QQQ’s underperformance vs. the S&P 500 was driven by its overweight exposure and differentiated holdings in the Technology sector. The ETF’s overweight exposure and differentiated holdings in the Consumer Discretionary sector also detracted from relative performance. Underweight exposure in the Energy sector was the third detractor to relative performance vs. the S&P 500. The Health Care sector contributed the most to relative performance and was driven by its differentiated holdings and underweight exposure. Underweight exposure and differentiated holdings in the Real Estate sector also contributed to relative performance to the S&P 500.

QQQ’s overweight exposure to Tesla, Adobe and Apple were the largest detractors from relative performance vs. the S&P 500. Tesla, Adobe and Apple. had average weights during the month of 2.43%, 1.79% and 7.63%, and returned -12.92%, -9.94% and -5.13%, respectively. Overweight exposure to Micron Technology, Nvidia and Alphabet contributed the most to relative performance vs. the S&P 500 for the month and had average weights of 0.82%, 6.27% and 4.71% (combined weight of Class A and Class C shares), respectively. Micron Technology, Nvidia and Alphabet returned 30.23%, 14.22% and 8.93%, respectively.

A favorable quarterly earnings announcement was the primary driver of Micron Technology’s strong performance during the month of March. Analysts were expecting a $0.24 loss but the semiconductor company surprised investors with a positive $0.42 adjusted earnings-per-share.8 This was the first time Micron reported positive earnings-per-share since the fourth quarter of 2022. Revenue also surprised to the upside and came in at $5.82 billion vs. the $5.35 billion expectation. Micron saw revenue from all its major business units outperform the estimates that analysts had in place. The company also raised guidance for next fiscal quarter’s revenue to $6.6 billion, 10% higher than the $6.02 billion analyst expectation. Micron has become one of the largest memory chip manufacturers and storage solutions providers in the world. Their products are used in several technologies such as artificial intelligence (AI), 5G, autonomous vehicles and data centers. The company stated on their earnings call that they believe Micron will be one of the biggest beneficiaries in the semiconductor industry as the AI-enabled opportunity continues over the coming years. Micron’s stock rose over 14% the following trading session.

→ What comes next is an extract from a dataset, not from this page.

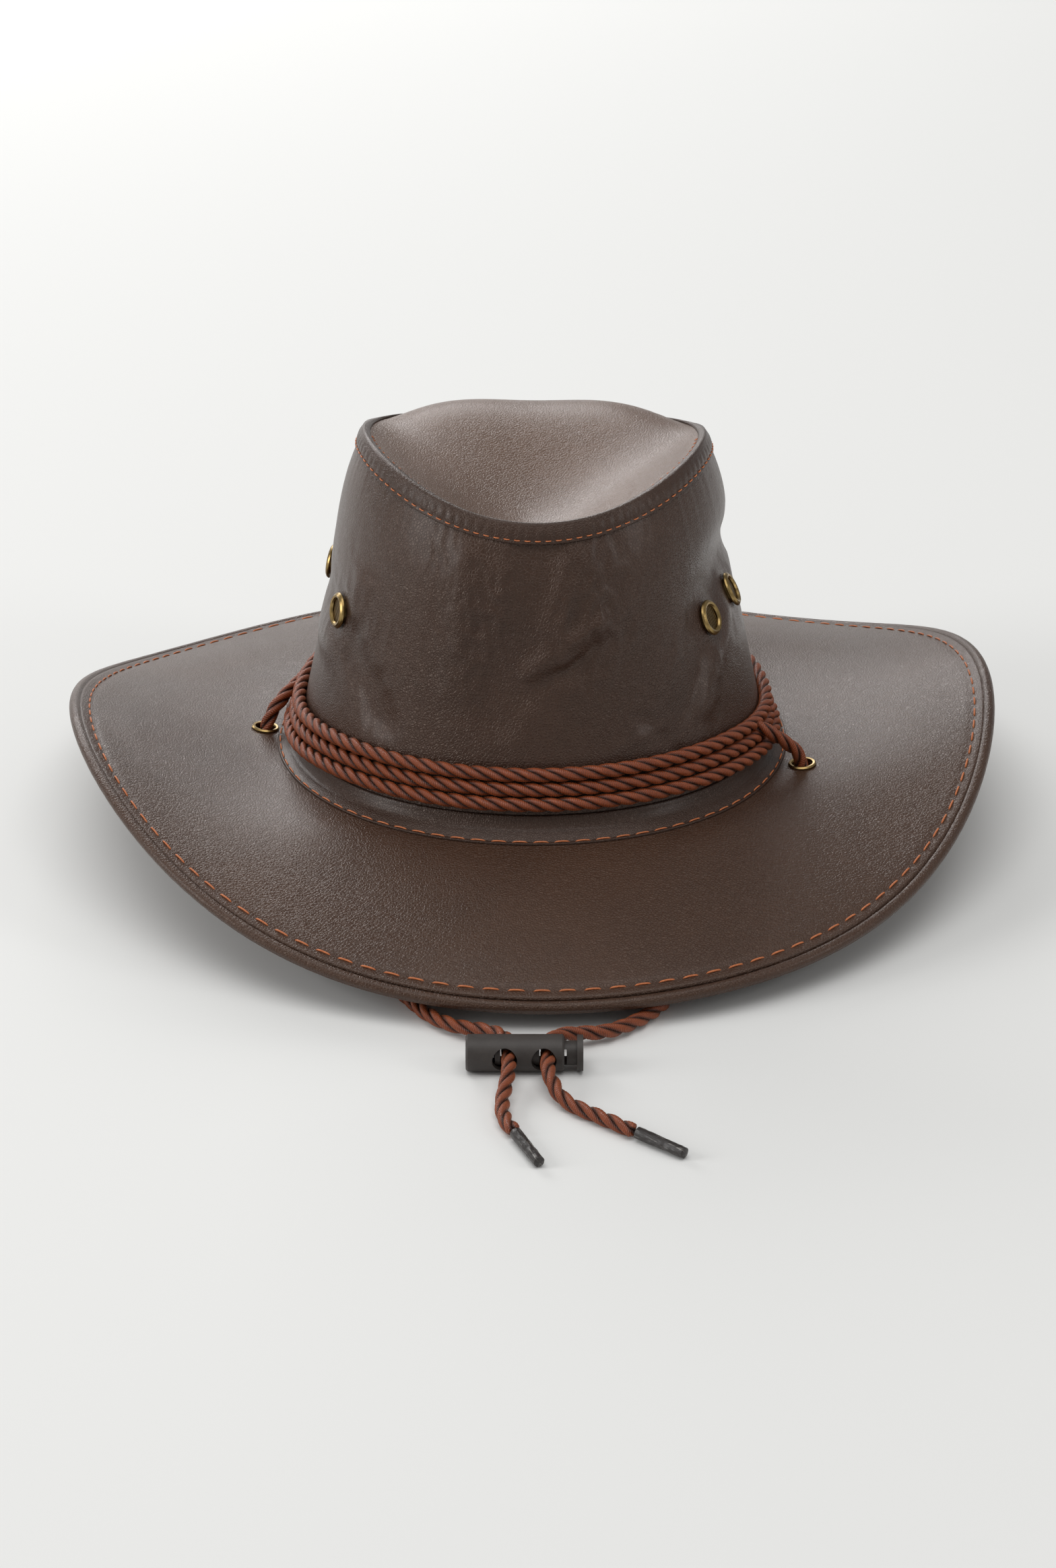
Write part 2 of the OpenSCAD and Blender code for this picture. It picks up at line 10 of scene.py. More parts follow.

Zscaler started the month on the wrong foot after many investors were disappointed by the quarterly earnings call that occurred after the close on the last business day of February. Although the infrastructure software company beat on both revenue and adjusted earnings-per-share, the company’s stock fell nearly 10% on the first day of trading in March. Revenue was announced at $525 million vs. the expectation of $509 million while adjusted earnings-per-share came in at $0.76 vs. $0.58. Year-over-year earnings growth stood at 105% with revenue growth at 35%. Despite the strong results, many investors were let down by the next quarter’s guidance that was issued. Although the company did increase revenue and earnings guidance for the next quarter, the increase was not enough to satisfy many investors as concerns may be raised around future billings. Overall, the company was happy with the results and positive on the future prospects of the cybersecurity industry.

Adobe was another company that illustrated the focus that investors have on guidance issued for future quarterly results. The company’s revenue results came in at $5.18 billion, above the $5.14 billion estimate. Adjusted earnings-per-share also were announced above expectations, $4.48 vs. $.4.38. The design software company did lower revenue guidance for the upcoming quarter to $5.30 billion, slightly down from $5.31 billion. Although the revision to the next quarter’s revenue was small, many investors sold the company’s stock immediately following the announcement and the next trading session. Adobe’s stock fell by over 13.5% by the end of the following day. Adobe has been viewed to be positioned well as more companies and consumers use generative AI. Firefly became available for use by consumers and currently focuses on creating images from text. It also can alter images by text prompts as well. With a large current subscriber base of their current software, Adobe feels they are positioned well to monetize these capabilities in the generative AI space.

Trading Stats

For the month of March, shares traded of QQQ rose by 4.47% month-over-month along with notional value traded rising by 6.67% month-over-month. The month saw an average of 45.25 million shares trade each day (vs. 43.32 million last month) for a value of $19.95 billion (vs. $18.71 billion last month). That compares to averages of 66.75 million shares and $6.10 billion over the life of the fund, and 49.16 million shares and $18.49 billion for past 12 months.

Footnotes

  • 1

    Notional value is a term used to value the underlying asset—total value of a position, how much value a position controls, or an agreed-upon amount in a contract—in a derivatives trade.

  • 2

    The Federal Open Market Committee (FOMC) is a 12-member committee of the Federal Reserve Board that meets regularly to set monetary policy, including the interest rates that are charged to banks.

  • 3

    The Federal Reserve’s Summary of Economic Projections (SEP) sheds light on the central bank's expectations for economic growth, inflation, employment, and interest rates.

  • 4

    The Federal Reserve’s “dot plot” is a chart that the central bank uses to illustrate its outlook for the path of interest rates.

  • 5

    The Consumer Price Index (CPI) measures the average change in prices over time that consumers pay for goods and services.

  • 6

    The Personal Consumption Expenditures Price Index is a measure of the prices that people living in the United States, or those buying on their behalf, pay for goods and services.

  • 7

    Initial Jobless Claims measures the number of individuals who filed for unemployment insurance for the first time.

  • 8

    Earnings per share is the monetary value of earnings per outstanding share of common stock for a company.